Recorded information =>
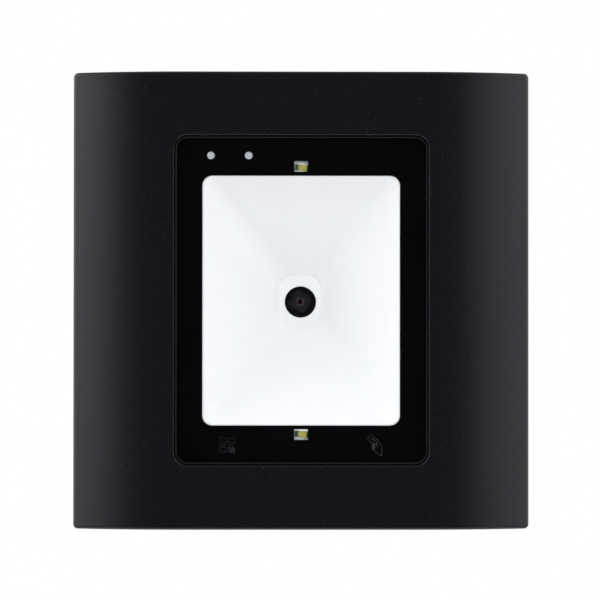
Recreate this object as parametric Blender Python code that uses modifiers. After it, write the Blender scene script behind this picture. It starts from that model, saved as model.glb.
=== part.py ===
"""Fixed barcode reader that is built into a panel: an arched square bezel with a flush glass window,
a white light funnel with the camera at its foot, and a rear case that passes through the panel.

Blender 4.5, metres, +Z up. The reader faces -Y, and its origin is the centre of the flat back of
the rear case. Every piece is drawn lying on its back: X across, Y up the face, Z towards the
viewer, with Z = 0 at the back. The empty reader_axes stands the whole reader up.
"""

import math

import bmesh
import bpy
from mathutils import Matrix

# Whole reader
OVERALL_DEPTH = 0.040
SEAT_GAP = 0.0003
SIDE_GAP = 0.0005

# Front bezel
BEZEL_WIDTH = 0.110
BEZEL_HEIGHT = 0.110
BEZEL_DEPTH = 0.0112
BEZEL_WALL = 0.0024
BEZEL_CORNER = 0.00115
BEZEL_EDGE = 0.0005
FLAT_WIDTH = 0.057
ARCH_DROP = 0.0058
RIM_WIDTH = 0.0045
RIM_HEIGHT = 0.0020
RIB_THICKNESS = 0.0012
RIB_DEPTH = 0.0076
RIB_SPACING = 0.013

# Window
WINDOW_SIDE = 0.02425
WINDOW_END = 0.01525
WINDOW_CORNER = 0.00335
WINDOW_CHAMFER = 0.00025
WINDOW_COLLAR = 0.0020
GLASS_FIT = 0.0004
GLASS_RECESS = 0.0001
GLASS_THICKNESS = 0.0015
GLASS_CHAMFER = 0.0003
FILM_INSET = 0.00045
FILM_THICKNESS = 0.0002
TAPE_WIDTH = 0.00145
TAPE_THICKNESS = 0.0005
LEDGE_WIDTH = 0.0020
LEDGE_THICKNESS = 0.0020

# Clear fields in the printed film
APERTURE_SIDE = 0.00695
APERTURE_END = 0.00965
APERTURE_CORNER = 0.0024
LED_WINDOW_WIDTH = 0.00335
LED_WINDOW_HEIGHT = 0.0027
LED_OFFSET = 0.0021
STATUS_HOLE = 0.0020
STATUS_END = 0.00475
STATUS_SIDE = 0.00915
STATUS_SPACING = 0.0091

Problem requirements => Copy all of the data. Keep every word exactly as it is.

Task solution =>
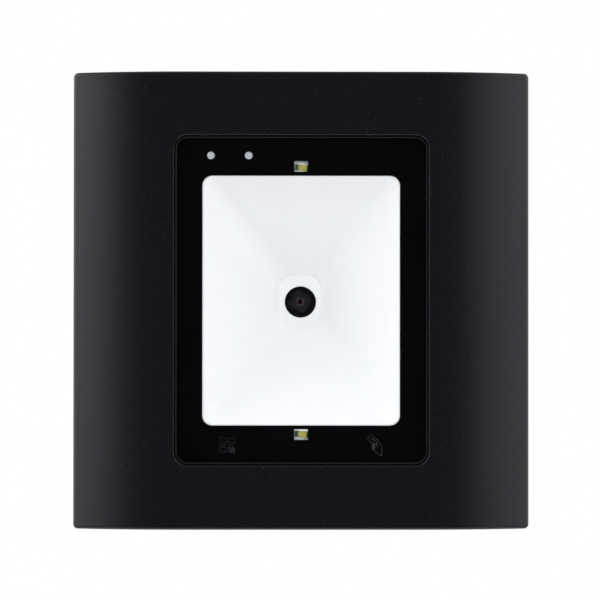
Recreate this object as parametric Blender Python code that uses modifiers. After it, write the Blender scene script behind this picture. It starts from that model, saved as model.glb.
=== part.py ===
"""Fixed barcode reader that is built into a panel: an arched square bezel with a flush glass window,
a white light funnel with the camera at its foot, and a rear case that passes through the panel.

Blender 4.5, metres, +Z up. The reader faces -Y, and its origin is the centre of the flat back of
the rear case. Every piece is drawn lying on its back: X across, Y up the face, Z towards the
viewer, with Z = 0 at the back. The empty reader_axes stands the whole reader up.
"""

import math

import bmesh
import bpy
from mathutils import Matrix

# Whole reader
OVERALL_DEPTH = 0.040
SEAT_GAP = 0.0003
SIDE_GAP = 0.0005

# Front bezel
BEZEL_WIDTH = 0.110
BEZEL_HEIGHT = 0.110
BEZEL_DEPTH = 0.0112
BEZEL_WALL = 0.0024
BEZEL_CORNER = 0.00115
BEZEL_EDGE = 0.0005
FLAT_WIDTH = 0.057
ARCH_DROP = 0.0058
RIM_WIDTH = 0.0045
RIM_HEIGHT = 0.0020
RIB_THICKNESS = 0.0012
RIB_DEPTH = 0.0076
RIB_SPACING = 0.013

# Window
WINDOW_SIDE = 0.02425
WINDOW_END = 0.01525
WINDOW_CORNER = 0.00335
WINDOW_CHAMFER = 0.00025
WINDOW_COLLAR = 0.0020
GLASS_FIT = 0.0004
GLASS_RECESS = 0.0001
GLASS_THICKNESS = 0.0015
GLASS_CHAMFER = 0.0003
FILM_INSET = 0.00045
FILM_THICKNESS = 0.0002
TAPE_WIDTH = 0.00145
TAPE_THICKNESS = 0.0005
LEDGE_WIDTH = 0.0020
LEDGE_THICKNESS = 0.0020

# Clear fields in the printed film
APERTURE_SIDE = 0.00695
APERTURE_END = 0.00965
APERTURE_CORNER = 0.0024
LED_WINDOW_WIDTH = 0.00335
LED_WINDOW_HEIGHT = 0.0027
LED_OFFSET = 0.0021
STATUS_HOLE = 0.0020
STATUS_END = 0.00475
STATUS_SIDE = 0.00915
STATUS_SPACING = 0.0091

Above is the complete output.